Why has our Petroleum Minister, just
because the NNPC generates more than two-thirds of the country’s
external income, become so prodigal? Earlier this year, the nation
groaned helplessly with the unveiling of the kerosene subsidy scandal,
for which the NNPC has been deducting illegally from national revenues
in spite of a presidential directive that stopped the subsidy in 2009.

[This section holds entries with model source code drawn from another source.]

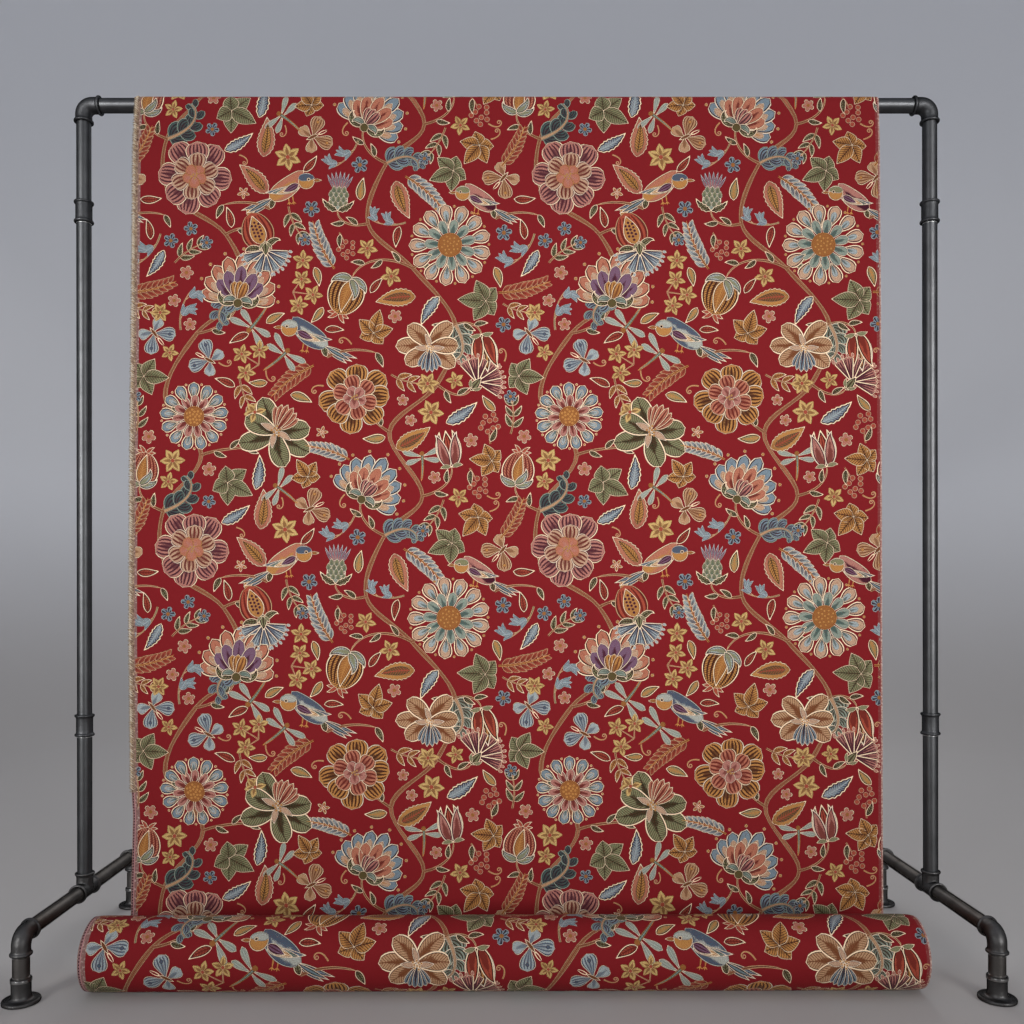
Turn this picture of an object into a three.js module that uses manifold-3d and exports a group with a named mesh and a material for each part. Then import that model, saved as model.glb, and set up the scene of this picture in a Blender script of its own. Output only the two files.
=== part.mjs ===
// A bolt of tapestry upholstery fabric hung over the rail of an iron pipe stand.
// Millimetres, +Z up. The front of the stand faces -Y, and the origin is on the floor, in its middle.
import * as THREE from 'three';
import { mergeVertices } from 'three/addons/utils/BufferGeometryUtils.js';
import Module from 'manifold-3d';

const wasm = await Module();
wasm.setup();

// ---- driving dimensions ----

const GAP = 0.3; // between pieces that touch
const SIDES = 20; // facets round a pipe or a fitting

const stand = {
  halfWidth: 801, // middle of the stand to an upright's axis
  railHeight: 1592, // floor to the rail's axis
  footHeight: 110, // floor to the foot pipes' axis
  footReach: 237, // an upright's axis to a leg's axis, front and rear alike
  upperCoupling: 1390,
  lowerCoupling: 420.5,
};

const pipeRadius = 13.45; // 3/4 inch pipe

const fitting = {
  reach: 33, // centre of an elbow or a tee to its face
  thread: 15, // how far a pipe goes into a fitting
  bodyRadius: 15,
  bendRadius: 19,
  beadRadius: 17.75, // the thick band round each mouth
  beadWidth: 8,
  beadEase: 2, // how far the bead slopes down to the body
  couplingLength: 41,
};

const flange = {
  discRadius: 30,
  discThickness: 6,
  hubRadius: 15.5,
  hubHeight: 40,
  collarRadius: 16.6, // the ring at the top of the hub
  collarWidth: 6,
};

const cloth = {
  thickness: 1.5,
  left: -698, // edges where the cloth lies on the rail
  right: 700,
  tailLength: 600, // from the rail's axis down to the cut end
  railClearance: 0.4,
  forward: 33, // how far the panel has come forward where the loop begins
  skew: -5, // sideways drift of the cloth between the rail and the roll
  tailSpread: 3.5, // how far the tail swings out behind the rail
  tailRipple: 1.6, // the tail's free end ripples this much more than the panel
  joinGap: 0.4, // the loose length stops this far under the end of the roll's outer turn
  steps: 12, // sections across the width
};

const roll = {
  radius: 61.4,
  axisY: -185,
  turn: cloth.thickness + GAP, // what one turn adds to the radius
  flatHalfWidth: 10, // half of the flat spot under it
  left: -704,
  right: 690,
  facets: 44,
};
roll.bottomRadius = roll.radius - roll.turn * 0.75;
roll.axisZ = Math.sqrt(roll.bottomRadius ** 2 - roll.flatHalfWidth ** 2);

// ---- finishes ----

const steel = new THREE.MeshStandardMaterial({ color: 0x2d2e30, roughness: 0.42, metalness: 0.85 });
const castIron = new THREE.MeshStandardMaterial({ color: 0x252627, roughness: 0.6, metalness: 0.75 });
const tapestry = new THREE.MeshStandardMaterial({ color: 0x7d1a22, roughness: 0.9, metalness: 0 });

const part = new THREE.Group();

function place(name, geometry, material, x = 0, y = 0, z = 0) {
  const mesh = new THREE.Mesh(geometry, material);
  mesh.name = name;
  mesh.position.set(x, y, z);
  part.add(mesh);
}

// ---- turning, joining and cutting ----

// Every shape of revolution is made along +Y, then turned to the way it points.
const turns = {
  'x': [0, 0, -90],
  'y': [0, 0, 0],
  '-y': [0, 0, 180],
  'z': [90, 0, 0],
  '-z': [-90, 0, 0],
};

function turned(geometry, way) {
  const [x, y, z] = turns[way].map(THREE.MathUtils.degToRad);
  return geometry.rotateX(x).rotateY(y).rotateZ(z);
}

function toSolid(geometry) {
  geometry.deleteAttribute('normal');
  geometry.deleteAttribute('uv');
  const merged = mergeVertices(geometry, 1e-4);
  return new wasm.Manifold(new wasm.Mesh({
    numProp: 3,
    vertProperties: new Float32Array(merged.attributes.position.array),
    triVerts: new Uint32Array(merged.index.array),
  }));
}

function toGeometry(solid) {
  const mesh = solid.getMesh();
  const geometry = new THREE.BufferGeometry();
  geometry.setAttribute('position', new THREE.BufferAttribute(mesh.vertProperties, 3));
  geometry.setIndex(new THREE.BufferAttribute(mesh.triVerts, 1));
  return geometry;
}

// A round bar along +Y between two places on its axis.
function bar(radius, from, to) {
  return new THREE.CylinderGeometry(radius, radius, to - from, SIDES).translate(0, (from + to) / 2, 0);
}

// ---- fittings ----

// One mouth of a fitting: a straight neck out to a beaded face.
function mouth(way) {
  const { reach, bodyRadius, beadRadius, beadWidth, beadEase } = fitting;
  const neckStart = fitting.bendRadius - GAP;
  const profile = [
    [0, neckStart],
    [bodyRadius, neckStart],
    [bodyRadius, reach - beadWidth],
    [beadRadius, reach - beadWidth + beadEase],
    [beadRadius, reach - beadEase],
    [beadRadius - beadEase / 2, reach],
    [0, reach],
  ];
  const outline = profile.map(([radius, along]) => new THREE.Vector2(radius, along));
  return toSolid(turned(new THREE.LatheGeometry(outline, SIDES), way));
}

// The threaded hole that a pipe sits in.
function socket(way) {
  const bottom = fitting.reach - fitting.thread - GAP;
  return toSolid(turned(bar(pipeRadius + GAP, bottom, fitting.reach + 1), way));
}

// The quarter bend from the +X mouth round to the -Z mouth.
class Knee extends THREE.Curve {
  getPoint(t, target = new THREE.Vector3()) {
    const angle = (1 - t) * Math.PI / 2;
    const r = fitting.bendRadius;
    return target.set(r - r * Math.cos(angle), 0, -r + r * Math.sin(angle));
  }
}

function elbow() {
  const section = new THREE.Shape().absarc(0, 0, fitting.bodyRadius, 0, 2 * Math.PI);
  const knee = toSolid(new THREE.ExtrudeGeometry(section, {
    extrudePath: new Knee(),
    steps: 6,
    curveSegments: SIDES / 2,
  }));
  const body = knee.add(mouth('x')).add(mouth('-z'));
  return toGeometry(body.subtract(socket('x')).subtract(socket('-z')));
}

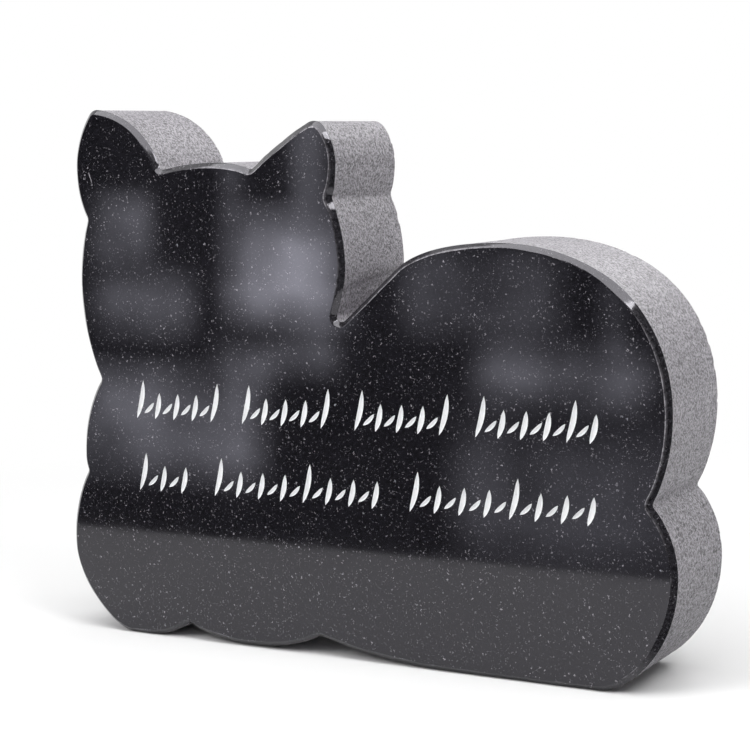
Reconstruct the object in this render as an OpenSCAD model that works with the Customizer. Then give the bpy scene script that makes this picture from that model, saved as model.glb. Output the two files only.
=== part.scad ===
// Pet headstone: one thick granite slab sawn to the outline of a cat lying down, seen from its
// side with its head turned to the front. The front face is polished inside a narrow ground
// chamfer and carries two rows of shallow carved strokes. Millimetres: X runs along the cat
// from chest to rump, Y from the front face to the back, Z up. The origin is under the middle.
//
// Places on the outline are pairs. The first number is a distance from the front of the paw,
// or from the rump where the comment says so. The second is a height above the ground, or a
// drop below the front ear's tip where the comment says so.

/* [Overall] */
// Length from the front paw to the rump
stone_w = 400; // [380:1:520]
// Height to the tip of the front ear
stone_h = 322; // [310:1:420]
// Thickness of the slab
stone_t = 72; // [40:1:120]
// Width of the ground chamfer round the front face
chamfer_w = 3; // [1:0.5:4.5]
// Radius at the bottom of a crease of the outline
crease_r = 1.2; // [1:0.1:1.5]

/* [Ears] */
// Tip of the front ear, from the front of the paw
front_ear_x = 31; // [26:1:40]
// Radius of the front ear's tip
front_ear_r = 7; // [6:0.5:9]
// Outer side of the front ear, and drop
front_ear_side = [13.5, 38]; // [5:0.5:60]
// Corner where the front ear meets the brow, and drop
front_ear_root = [77, 37]; // [30:0.5:95]
// Tip of the rear ear, and drop
rear_ear = [184.5, 11.5]; // [0:0.5:190]
// Radius of the rear ear's tip
rear_ear_r = 9; // [6:0.5:10]
// Outer side of the rear ear, and drop
rear_ear_side = [198.5, 35]; // [25:0.5:210]
// Corner where the rear ear meets the brow, and drop
rear_ear_root = [141.5, 38]; // [30:0.5:150]
// Highest point of the brow between the ears, and drop
brow = [115, 33.5]; // [25:0.5:130]

/* [Head] */
// Crease below the front ear, and drop
front_ear_crease = [20.5, 66]; // [10:0.5:80]
// Crease below the rear ear, and drop
rear_ear_crease = [195, 55]; // [40:0.5:205]
// Fullest point of the front cheek, and height
front_cheek = [13.5, 213]; // [5:0.5:225]
// Fullest point of the rear cheek, and height
rear_cheek = [203, 228]; // [190:0.5:240]
// Crease between cheek and chest, and height
cheek_crease = [26, 157.5]; // [15:0.5:170]
// Centre of the round bottom of the neck crease, and height
neck = [199.5, 199.5]; // [190:0.5:210]
// Radius of that round bottom
neck_r = 3; // [2:0.5:4]

/* [Back and rump] */
// A point on the slope of the back above the neck, and height
shoulder = [237, 227.5]; // [215:0.5:250]
// Highest point of the back, from the rump, and height
back_top = [103, 241.5]; // [80:0.5:260]
// Roundest part of the haunch, from the rump, and height
haunch_turn = [29.5, 217.5]; // [20:0.5:230]
// Rearmost point of the haunch, from the rump, and height
haunch = [2, 152.5]; // [0:0.5:165]
// Crease between haunch and hind leg, from the rump, and height
rump_crease = [14, 103.5]; // [5:0.5:115]
// Height of the rearmost point of the hind leg
rump_z = 66; // [50:0.5:80]
// Turn of the hind leg towards the ground, from the rump, and height
rump_turn = [17, 17.5]; // [10:0.5:30]

/* [Chest, paws and belly] */
// Fullest point of the chest, and height
chest = [11, 109.5]; // [5:0.5:125]
// Crease between chest and paw, and height
chest_crease = [12.8, 100]; // [8:0.2:105]
// Height of the paw's foremost point
paw_z = 53; // [40:0.5:65]
// Turn of the paw towards the ground, and height
paw_turn = [15, 18]; // [10:0.5:25]
// Middle of the first paw's flat foot
first_foot_x = 49.5; // [45:0.5:55]
// Middle of the second paw's flat foot, and the small height by which it clears the ground
second_foot = [131, 1.5]; // [0:0.5:140]
// Length of each flat foot
foot_w = 10; // [6:1:14]
// Crease between the two paws, and height
toe_crease = [84.5, 9.5]; // [5:0.5:95]
// Crease between the second paw and the belly, and height
belly_crease = [179, 11.5]; // [5:0.5:190]
// Start of the belly's flat underside
belly_front_x = 270; // [230:1:290]
// End of the belly's flat underside, from the rump
belly_rear_x = 46; // [40:1:75]

/* [Inscription] */
// Strokes in each group of the upper row
upper_row = [5, 5, 5, 6]; // [0:1:8]
// Strokes in each group of the lower row
lower_row = [3, 8, 8]; // [0:1:9]
// Start of both rows, from the front of the paw
rows_x = 54; // [45:1:70]
// Length of each row
rows_w = 312; // [200:1:320]
// Height of the upper row's foot line
upper_row_z = 135; // [125:1:145]
// Drop from there to the lower row's foot line
row_pitch = 44.5; // [30:0.5:50]
// Extra room between two groups
group_gap = 9; // [4:0.5:14]
// Length of a plain stroke
stroke_l = 16.5; // [10:0.5:20]
// Length of a long stroke
long_stroke_l = 24; // [18:0.5:28]
// Width of plain and long strokes at their middle
stroke_w = 3.4; // [1:0.1:4]
// Length of the light stroke between two others
light_stroke_l = 10; // [4:0.5:11]
// Width of the light stroke at its middle
light_stroke_w = 2.5; // [0.8:0.1:3]
// Depth of all strokes
stroke_depth = 1.2; // [0.5:0.1:3]

/* [Hidden] */

// The outline runs anticlockwise seen from the front: its headings, in degrees
REARWARD = 0;
UP = 90;
FORWARD = 180;
DOWN = 270;
SHOULDER_HEADING = 219;
HAUNCH_HEADING = 139;
PAW_HEADING = 310;
RUMP_HEADING = 50;
// Headings where the ears' sides run into their round tips
FRONT_EAR_SIDES = [172, 232];
REAR_EAR_SIDES = [127, 206];
// Headings where back and cheek run into the round bottom of the neck crease
NECK_SIDES = [222, 71];

// Largest turn between two straight steps of the outline, and the shortest such step
TURN_STEP = 4;
SHORTEST_STEP = 0.8;
// How far a cutting solid stands clear of the stone
CLEAR = 0.6;

// Every LONG_EVERY-th stroke of a group is a long one, from the first
LONG_EVERY = 4;
// Lean of the plain and of the light strokes, from upright
STROKE_LEAN = 14;
LIGHT_LEAN = 48;
// How far a stroke bows out, as a share of its length
STROKE_BOW = 0.05;
// How bluntly a stroke ends: 1 gives a slim leaf, less gives a fuller one
STROKE_BLUNTNESS = 0.6;
// Steps along one side of a stroke
STROKE_STEPS = 7;
// Foot of a light stroke, as shares of the stroke pitch across and of stroke_l up
LIGHT_FOOT = [0.42, 0.2];

STONE_COLOUR = [0.16, 0.16, 0.17];

function along(angle) = [cos(angle), sin(angle)];
function heading(v) = atan2(v[1], v[0]);
function cross_of(a, b) = a[0] * b[1] - a[1] * b[0];
// Turn from one heading to another, from -180 to 180
function turn(from, to) = (to - from + 900) % 360 - 180;
function sum_before(list, end) = end == 0 ? 0 : list[end - 1] + sum_before(list, end - 1);

function from_rump(place) = [stone_w - place[0], place[1]];
function from_ear(place) = [place[0], stone_h - place[1]];

// A station of the outline is a crest, with its heading, or a crease, with none
function crest(place, heading) = [place, heading];
function crease(place) = [place, undef];
function is_crease(station) = is_undef(station[1]);
// A crest on a round tip of radius r that has its top at peak
function tip(peak, r, heading) =
    crest(peak + r * (along(heading - 90) - along(UP)), heading);
// A crest on a round hollow of radius r about centre
function hollow(centre, r, heading) = crest(centre + r * along(heading + 90), heading);

STATIONS = [
    crest([first_foot_x - foot_w / 2, 0], REARWARD),
    crest([first_foot_x + foot_w / 2, 0], REARWARD),
    crease(toe_crease),
    crest(second_foot - [foot_w / 2, 0], REARWARD),
    crest(second_foot + [foot_w / 2, 0], REARWARD),
    crease(belly_crease),
    crest([belly_front_x, 0], REARWARD),
    crest(from_rump([belly_rear_x, 0]), REARWARD),
    crest(from_rump(rump_turn), RUMP_HEADING),
    crest(from_rump([0, rump_z]), UP),
    crease(from_rump(rump_crease)),
    crest(from_rump(haunch), UP),
    crest(from_rump(haunch_turn), HAUNCH_HEADING),
    crest(from_rump(back_top), FORWARD),
    crest(shoulder, SHOULDER_HEADING),
    hollow(neck, neck_r, NECK_SIDES[0]),
    hollow(neck, neck_r, (NECK_SIDES[0] + NECK_SIDES[1]) / 2),
    hollow(neck, neck_r, NECK_SIDES[1]),
    crest(rear_cheek, UP),
    crease(from_ear(rear_ear_crease)),
    crest(from_ear(rear_ear_side), UP),
    tip(from_ear(rear_ear), rear_ear_r, REAR_EAR_SIDES[0]),
    tip(from_ear(rear_ear), rear_ear_r, FORWARD),
    tip(from_ear(rear_ear), rear_ear_r, REAR_EAR_SIDES[1]),
    crease(from_ear(rear_ear_root)),
    crest(from_ear(brow), FORWARD),
    crease(from_ear(front_ear_root)),
    tip([front_ear_x, stone_h], front_ear_r, FRONT_EAR_SIDES[0]),
    tip([front_ear_x, stone_h], front_ear_r, FORWARD),
    tip([front_ear_x, stone_h], front_ear_r, FRONT_EAR_SIDES[1]),
    crest(from_ear(front_ear_side), DOWN),
    crease(from_ear(front_ear_crease)),
    crest(front_cheek, DOWN),
    crease(cheek_crease),
    crest(chest, DOWN),
    crease(chest_crease),
    crest([0, paw_z], DOWN),
    crest(paw_turn, PAW_HEADING),
];

// A crease becomes two crests, at the ends of its small fillet. The stretch on either side is
// close to a circular arc, so its heading at the crease mirrors the one at its other end.
function fillet_ends(before, place, after) =
    let (arriving = 2 * heading(place - before[0]) - before[1],
         leaving = 2 * heading(after[0] - place) - after[1],
         reach = crease_r * tan(abs(turn(arriving, leaving)) / 2))
    [crest(place - reach * along(arriving), arriving),
     crest(place + reach * along(leaving), leaving)];

function all_crests(stations) =
    let (count = len(stations))
    [for (i = [0 : count - 1])
        each is_crease(stations[i])
            ? fillet_ends(stations[i - 1], stations[i][0], stations[(i + 1) % count])
            : [stations[i]]];

function bezier(p, c, d, q, t) =
    pow(1 - t, 3) * p + 3 * pow(1 - t, 2) * t * c + 3 * (1 - t) * t * t * d + pow(t, 3) * q;

// The outline from one crest up to the next: a round arc, or a share of an ellipse where the
// crests are not the same distance from the corner at which their headings meet
function stretch(from, to) =
    let (p = from[0], q = to[0],
         bend = abs(turn(from[1], to[1])),
         straight = bend < 0.01,
         corner = straight ? p : p + along(from[1])
            * cross_of(q - p, along(to[1])) / cross_of(along(from[1]), along(to[1])),
         roundness = straight ? 0 : 4 / 3 * tan(bend / 4) / tan(bend / 2),
         steps = max(1, min(ceil(bend / TURN_STEP), floor(norm(q - p) / SHORTEST_STEP))))
    [for (i = [0 : steps - 1])
        bezier(p, p + (corner - p) * roundness, q + (corner - q) * roundness, q, i / steps)];

function outline(crests) =
    let (count = len(crests))
    [for (i = [0 : count - 1]) each stretch(crests[i], crests[(i + 1) % count])];

// The same outline with every side moved inwards by a distance
function inset(points, distance) =
    let (count = len(points))
    [for (i = [0 : count - 1])
        let (a = along(heading(points[i] - points[(i + count - 1) % count]) + 90),
             b = along(heading(points[(i + 1) % count] - points[i]) + 90))
        points[i] + distance * (a + b) / (1 + a * b)];

OUTLINE = outline(all_crests(STATIONS));

module slab() {
    linear_extrude(height = stone_t, center = true)
        polygon(OUTLINE);
}

// Ring of triangular section that takes the chamfer off the front edge
module chamfer_cutter() {
    count = len(OUTLINE);
    top = stone_t / 2 + CLEAR;
    low = stone_t / 2 - chamfer_w - CLEAR;
    inner = inset(OUTLINE, chamfer_w + CLEAR);
    outer = inset(OUTLINE, -CLEAR);
    points = concat(
        [for (p = inner) [p[0], p[1], top]],
        [for (p = outer) [p[0], p[1], top]],
        [for (p = outer) [p[0], p[1], low]]);
    sides = [
        for (i = [0 : count - 1], ring = [0 : 2])
            let (next = (i + 1) % count,
                 here = ring * count,
                 there = (ring + 1) % 3 * count)
            [here + i, here + next, there + next, there + i]];
    polyhedron(points, sides);
}

// A stroke swells from its foot to its middle, and bows a little
function stroke_side(l, w) = [
    for (i = [0 : STROKE_STEPS])
        let (t = i / STROKE_STEPS, bow = sin(180 * t))
        [STROKE_BOW * l * bow + w / 2 * pow(bow, STROKE_BLUNTNESS), l * t]];
function stroke_outline(l, w) =
    let (one = stroke_side(l, w), other = stroke_side(l, -w))
    concat(one, [for (i = [STROKE_STEPS - 1 : -1 : 1]) other[i]]);

module stroke(foot, lean, l, w) {
    translate([foot[0], foot[1], stone_t / 2 - stroke_depth])
        rotate([0, 0, -lean])
            linear_extrude(height = stroke_depth + CLEAR)
                polygon(stroke_outline(l, w));
}

module stroke_row(groups, foot_z) {
    total = sum_before(groups, len(groups));
    pitch = (rows_w - (len(groups) - 1) * group_gap) / total;
    for (g = [0 : len(groups) - 1], i = [0 : groups[g] - 1]) {
        x = rows_x + g * group_gap + (sum_before(groups, g) + i) * pitch;
        stroke([x, foot_z], STROKE_LEAN, i % LONG_EVERY == 0 ? long_stroke_l : stroke_l, stroke_w);
        if (i < groups[g] - 1)
            stroke([x + LIGHT_FOOT[0] * pitch, foot_z + LIGHT_FOOT[1] * stroke_l], LIGHT_LEAN,
                light_stroke_l, light_stroke_w);
    }
}

module stone() {
    color(STONE_COLOUR)
        rotate([90, 0, 0])
            translate([-stone_w / 2, 0, 0])
                difference() {
                    slab();
                    chamfer_cutter();
                    stroke_row(upper_row, upper_row_z);
                    stroke_row(lower_row, upper_row_z - row_pitch);
                }
}

stone();
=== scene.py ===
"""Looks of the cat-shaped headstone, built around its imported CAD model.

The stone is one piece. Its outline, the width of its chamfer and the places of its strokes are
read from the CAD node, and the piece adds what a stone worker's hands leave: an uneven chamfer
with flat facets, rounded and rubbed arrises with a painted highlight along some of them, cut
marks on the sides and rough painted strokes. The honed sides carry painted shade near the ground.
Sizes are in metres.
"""

import math

import bpy
import numpy as np
from mathutils import Matrix, Vector, geometry, noise


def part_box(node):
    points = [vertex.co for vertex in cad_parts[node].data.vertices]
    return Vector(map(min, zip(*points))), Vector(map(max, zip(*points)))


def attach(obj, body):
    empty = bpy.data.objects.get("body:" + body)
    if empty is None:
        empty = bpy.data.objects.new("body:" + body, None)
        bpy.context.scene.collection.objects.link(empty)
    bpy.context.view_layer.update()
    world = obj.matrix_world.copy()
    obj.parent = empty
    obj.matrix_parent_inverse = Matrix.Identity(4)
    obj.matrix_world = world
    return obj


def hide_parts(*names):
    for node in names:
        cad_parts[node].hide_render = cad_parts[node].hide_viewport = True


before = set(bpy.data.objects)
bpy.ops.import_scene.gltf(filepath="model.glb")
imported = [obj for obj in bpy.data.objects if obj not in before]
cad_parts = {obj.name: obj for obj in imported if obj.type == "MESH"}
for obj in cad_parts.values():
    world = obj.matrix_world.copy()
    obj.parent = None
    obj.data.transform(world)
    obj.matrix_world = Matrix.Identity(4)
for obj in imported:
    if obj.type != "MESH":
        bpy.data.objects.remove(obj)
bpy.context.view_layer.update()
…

In February, the Senate uncovered how the corrupt oil corporation had
been spending N700 million daily to subsidise kerosene without the
product reaching consumers who pay as much as N150 per litre, instead of
the NNPC’s N55 per litre.
In a normal environment, the aggregate of
these misdeeds is enough to send a minister packing. In France, a
former president, Nicolas Sarkozy, is being tried for allegedly
receiving money illegally to fund his party’s campaign. Nigeria should
also be a society where anybody, no matter how highly placed, is subject
to our laws.
But, there is more. Sanusi, at a series
of parliamentary hearings this year, listed wide-ranging fraudulent acts
by the NNPC, the sum of which is that the rogue oil corporation has not
remitted $20billion of oil money it sold to the Federation Account. “It
is established that of the $67 billion crude shipped by the NNPC
between January 2012 and July 2013, $47 billion was remitted to the
Federation Account. It is now up to the NNPC… to produce proof that $20
billion unremitted either did not belong to the Federation or was
legally and constitutionally spent,” Sanusi said. The NNPC, which
Alison-Madueke supervises, has yet to give the nation satisfactory
answers to these posers.
The NNPC has been swimming in a sleazy
barter arrangement with some international companies over the 445,000
barrels of oil per day the government sets aside for domestic refining
though the four refineries have the capacity to produce just at 22 per
cent.
Corruption has never been so brazen and
sickening in the country as in recent times. Regularly, fresh
nerve-jangling allegations of venality in public office assault the
citizens. Unfortunately, the parliament, as usual, may just make futile
noise about this outrageous case, as many of such probes have been
prematurely interred in its burial chamber.
But Jonathan must know that it is hard to
move on when so many questions on graft involving his government are
still unanswered, foremost being what he has done with our oil money.